** begin **
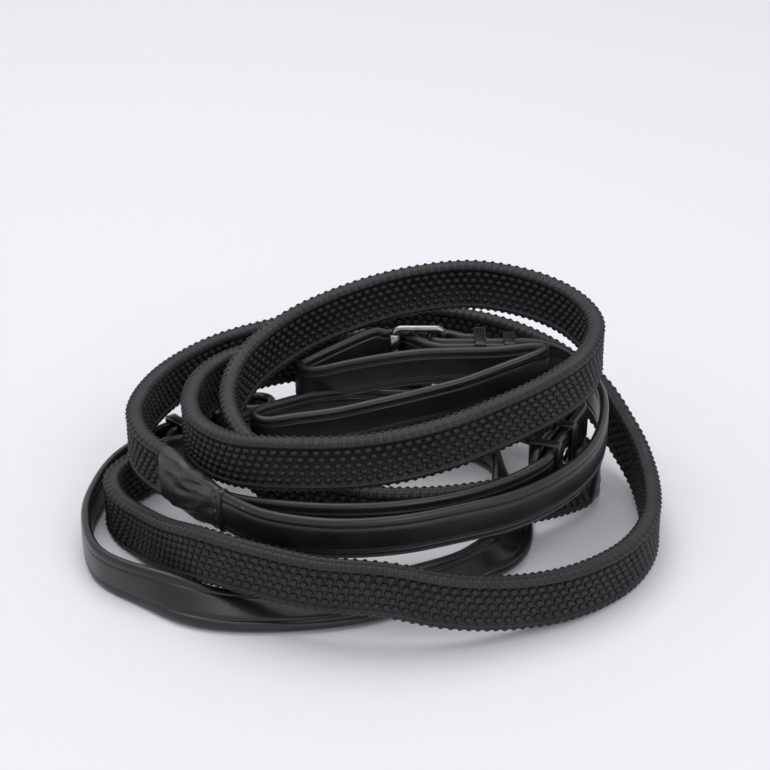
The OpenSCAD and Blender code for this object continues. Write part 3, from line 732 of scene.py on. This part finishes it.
def tonguePiece():
    # a wrapped eye round the hinge bar, with a prong that lies on the roller
    bm = tubeMesh(buckle["wire"] / 2 + 0.0013, buckle["wire"] / 2 + 0.00005, 0.0044, 0.0005)
    r, reach = buckleLook["tongue"], buckle["length"] + 0.0015
    start = buckle["wire"] / 2 + 0.0006
    prong = bmesh.new()
    made = bmesh.ops.create_cone(prong, cap_ends=True, segments=20, radius1=r * 1.05, radius2=r * 0.9,
                                 depth=reach - start)["verts"]
    bmesh.ops.translate(prong, vec=(0, 0, start + (reach - start) / 2), verts=made)
    tip = [e for e in prong.edges if all(v.co.z > reach - 1e-5 for v in e.verts)]
    bmesh.ops.bevel(prong, geom=tip, offset=r * 0.8, segments=4, profile=0.5, affect="EDGES", material=-1)
    lean = math.asin((rollerRadius + r + 0.0001) / buckle["length"])
    turn = Matrix.Rotation(lean, 4, "Z") @ Matrix.Rotation(-math.pi / 2, 4, "Y")
    bmesh.ops.transform(prong, matrix=turn, verts=prong.verts)
    mesh = bpy.data.meshes.new("prong")
    prong.to_mesh(mesh)
    prong.free()
    bm.from_mesh(mesh)
    bmesh.ops.transform(bm, matrix=atBar, verts=bm.verts)
    bmesh.ops.recalc_face_normals(bm, faces=bm.faces)
    return finished("BuckleTongue", bm, brightMetal, "tongue", ["buckle_tongue"])


tonguePiece()
print("buckle made")

# ---- each strap's path, taken from its grip end outwards; nothing more is done with it
for node, farEnd, first in (("left_bit_strap", "fitting", False), ("right_bit_strap", "fitting", False),
                            ("left_hand_strap", "object", True), ("right_hand_strap", "object", True)):
    piece, path, total = straps[node]
    path = path if first else path[::-1]

# ---- table and light
table = {"size": 6.0, "colour": "#f0eff4"}
material, tree, shader = surface("paintedTable", Roughness=0.55, Specular_IOR_Level=0.25)
shader.inputs["Base Color"].default_value = linear(table["colour"])
bm = bmesh.new()
bmesh.ops.create_grid(bm, x_segments=1, y_segments=1, size=table["size"] / 2)
mesh = bpy.data.meshes.new("Table")
bm.to_mesh(mesh)
bm.free()
mesh.materials.append(material)
floor = bpy.data.objects.new("Table", mesh)
bpy.context.scene.collection.objects.link(floor)

lamps = {"overhead": {"place": (-0.25, 0.35, 1.5), "size": 1.3, "power": 10},
         "front": {"place": (0.7, -1.1, 1.0), "size": 0.8, "power": 4}}
for name, lamp in lamps.items():
    light = bpy.data.lights.new(name, "AREA")
    light.energy, light.size = lamp["power"], lamp["size"]
    lampObject = bpy.data.objects.new(name, light)
    lampObject.location = lamp["place"]
    lampObject.rotation_euler = (-Vector(lamp["place"])).to_track_quat("-Z", "Y").to_euler()
    bpy.context.scene.collection.objects.link(lampObject)
world = bpy.data.worlds.new("softRoom")
bpy.context.scene.world = world
world.use_nodes = True
world.node_tree.nodes["Background"].inputs["Color"].default_value = linear("#f1f1f4")
world.node_tree.nodes["Background"].inputs["Strength"].default_value = 0.72
bpy.context.scene.view_settings.view_transform = "Standard"
print("table and lights set")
** end **
Stated goal: Repeat every line of the data, exactly and in full.

Task solution:
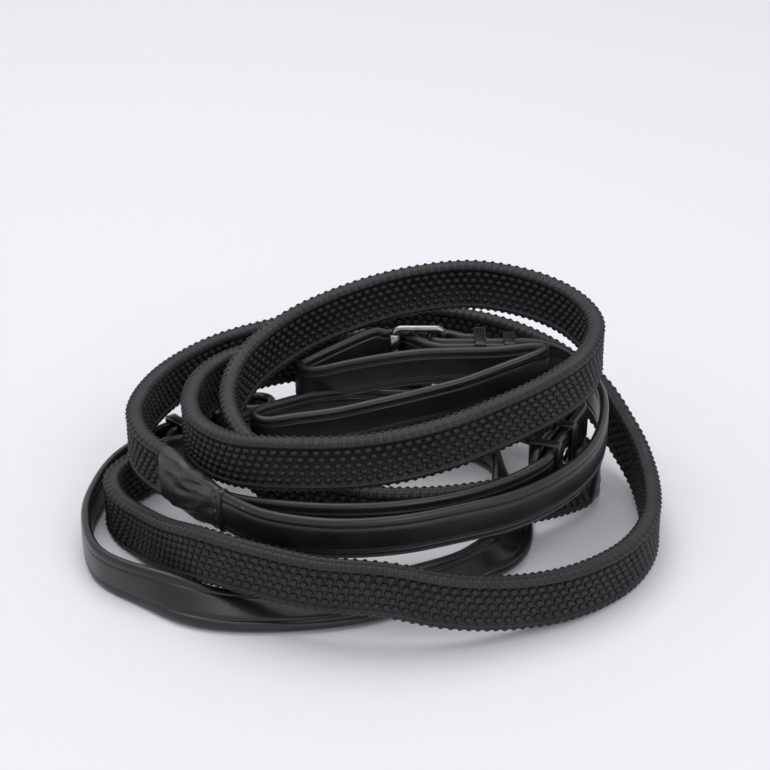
The OpenSCAD and Blender code for this object continues. Write part 3, from line 732 of scene.py on. This part finishes it.
def tonguePiece():
    # a wrapped eye round the hinge bar, with a prong that lies on the roller
    bm = tubeMesh(buckle["wire"] / 2 + 0.0013, buckle["wire"] / 2 + 0.00005, 0.0044, 0.0005)
    r, reach = buckleLook["tongue"], buckle["length"] + 0.0015
    start = buckle["wire"] / 2 + 0.0006
    prong = bmesh.new()
    made = bmesh.ops.create_cone(prong, cap_ends=True, segments=20, radius1=r * 1.05, radius2=r * 0.9,
                                 depth=reach - start)["verts"]
    bmesh.ops.translate(prong, vec=(0, 0, start + (reach - start) / 2), verts=made)
    tip = [e for e in prong.edges if all(v.co.z > reach - 1e-5 for v in e.verts)]
    bmesh.ops.bevel(prong, geom=tip, offset=r * 0.8, segments=4, profile=0.5, affect="EDGES", material=-1)
    lean = math.asin((rollerRadius + r + 0.0001) / buckle["length"])
    turn = Matrix.Rotation(lean, 4, "Z") @ Matrix.Rotation(-math.pi / 2, 4, "Y")
    bmesh.ops.transform(prong, matrix=turn, verts=prong.verts)
    mesh = bpy.data.meshes.new("prong")
    prong.to_mesh(mesh)
    prong.free()
    bm.from_mesh(mesh)
    bmesh.ops.transform(bm, matrix=atBar, verts=bm.verts)
    bmesh.ops.recalc_face_normals(bm, faces=bm.faces)
    return finished("BuckleTongue", bm, brightMetal, "tongue", ["buckle_tongue"])


tonguePiece()
print("buckle made")

# ---- each strap's path, taken from its grip end outwards; nothing more is done with it
for node, farEnd, first in (("left_bit_strap", "fitting", False), ("right_bit_strap", "fitting", False),
                            ("left_hand_strap", "object", True), ("right_hand_strap", "object", True)):
    piece, path, total = straps[node]
    path = path if first else path[::-1]

# ---- table and light
table = {"size": 6.0, "colour": "#f0eff4"}
material, tree, shader = surface("paintedTable", Roughness=0.55, Specular_IOR_Level=0.25)
shader.inputs["Base Color"].default_value = linear(table["colour"])
bm = bmesh.new()
bmesh.ops.create_grid(bm, x_segments=1, y_segments=1, size=table["size"] / 2)
mesh = bpy.data.meshes.new("Table")
bm.to_mesh(mesh)
bm.free()
mesh.materials.append(material)
floor = bpy.data.objects.new("Table", mesh)
bpy.context.scene.collection.objects.link(floor)

lamps = {"overhead": {"place": (-0.25, 0.35, 1.5), "size": 1.3, "power": 10},
         "front": {"place": (0.7, -1.1, 1.0), "size": 0.8, "power": 4}}
for name, lamp in lamps.items():
    light = bpy.data.lights.new(name, "AREA")
    light.energy, light.size = lamp["power"], lamp["size"]
    lampObject = bpy.data.objects.new(name, light)
    lampObject.location = lamp["place"]
    lampObject.rotation_euler = (-Vector(lamp["place"])).to_track_quat("-Z", "Y").to_euler()
    bpy.context.scene.collection.objects.link(lampObject)
world = bpy.data.worlds.new("softRoom")
bpy.context.scene.world = world
world.use_nodes = True
world.node_tree.nodes["Background"].inputs["Color"].default_value = linear("#f1f1f4")
world.node_tree.nodes["Background"].inputs["Strength"].default_value = 0.72
bpy.context.scene.view_settings.view_transform = "Standard"
print("table and lights set")